One of the first discoveries that people make is that fast-paced games can make you physically ill. Oculus publishes a 42-page guide for developers with recommendations for avoiding eyestrain and preventing disorientation and nausea. Over the past year, the Rift team has gone from demonstrating first-person shooter games that involve running and jumping in a virtual world to showing off games that involve sitting down - on a couch or in a cockpit - while you look at the world around you.
One of the closest analogues might be motion controls for video games, which felt magical when first experienced with Nintendo's Wii or Microsoft's Kinect. But years later, most motion-controlled games are shallow experiences that mimic real-world activities like dancing or bowling and are best played only in short bursts. Virtual reality is similarly transporting in short demonstrations. But no one at the Game Developers Conference was ready to show a game for the Rift or Morpheus that would be worth playing for an hour or more.

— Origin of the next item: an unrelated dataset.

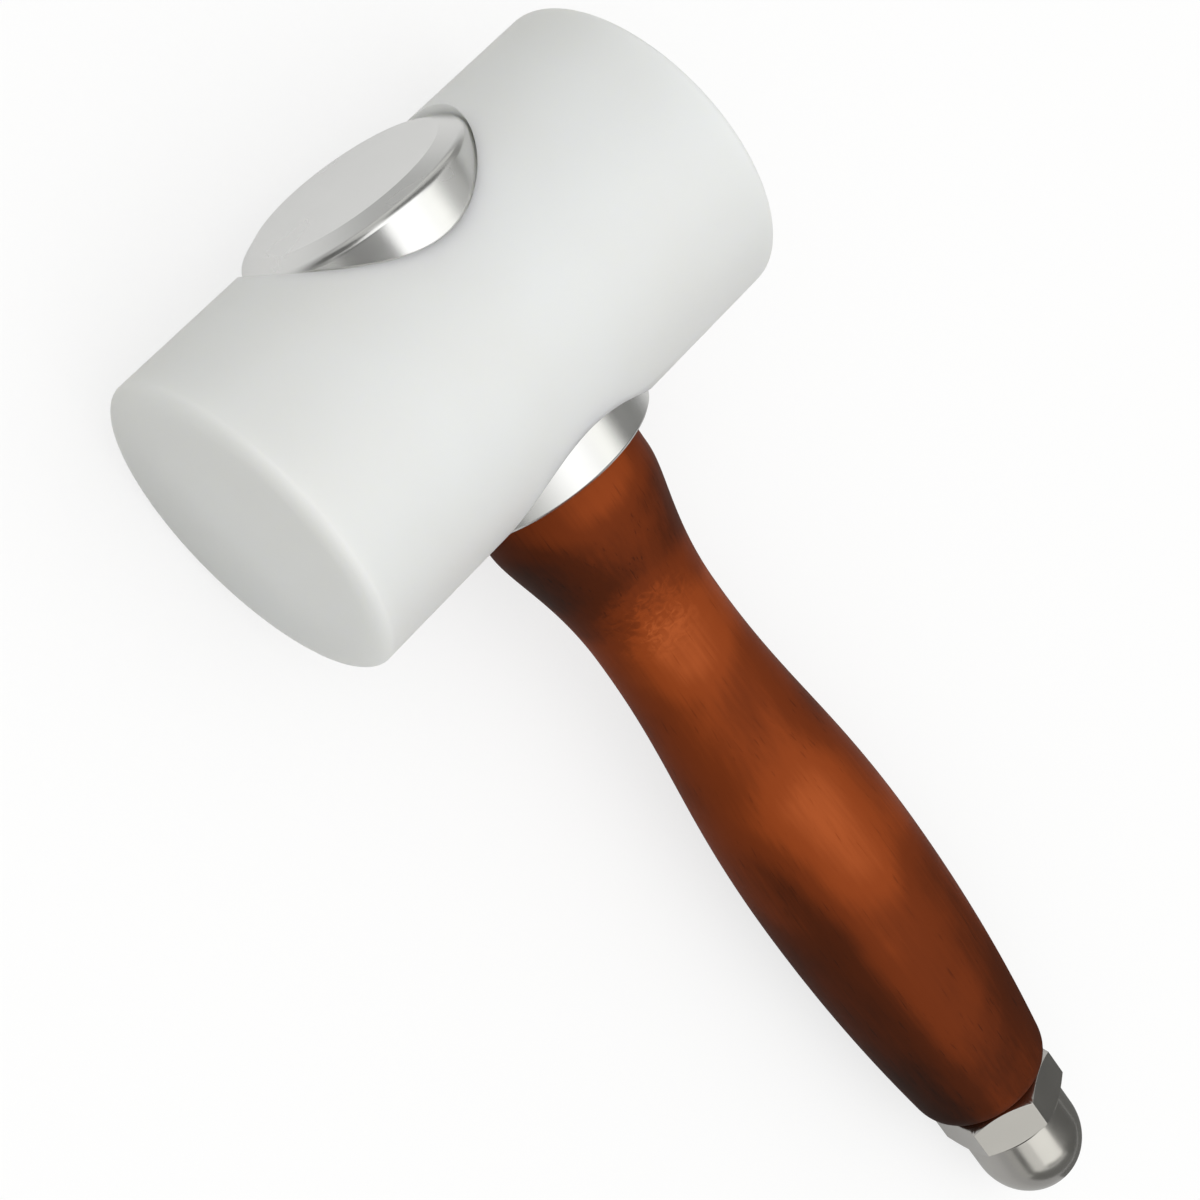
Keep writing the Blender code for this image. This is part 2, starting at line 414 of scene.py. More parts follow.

Still, I left the conference a believer in virtual reality - or unreality. Some of the most intriguing games that I played last week were abstract or even cartoonish. Darknet, a game by an independent designer from San Diego, casts the player as a cyberpunk hacker who is surrounded by colorful globes and nodes. Please Don't, Spacedog!, a game from a Montreal collective called Ko-Op Mode, is a goofy journey on a dog-piloted space truck that intentionally exploits the sense of bodily displacement that the Rift creates.
And IDNA, from a Swiss studio called Apelab, is an interactive animated film in which the player controls the camera by looking around with a Rift rather than embodying an avatar or virtual character. "We want to put people inside our movie," said Emilie Tappolet, the artistic director at Apelab. "You're a viewer, not an actor."
Even more realistic games experimented with play styles that would be less appealing on a more conventional screen. In World of Diving, I took pictures of clown fish and sea turtles, and explored the sunken remains of a shipwreck. It was captivating, but the Netherlands studio behind the project might want to reconsider its name: Vertigo Games.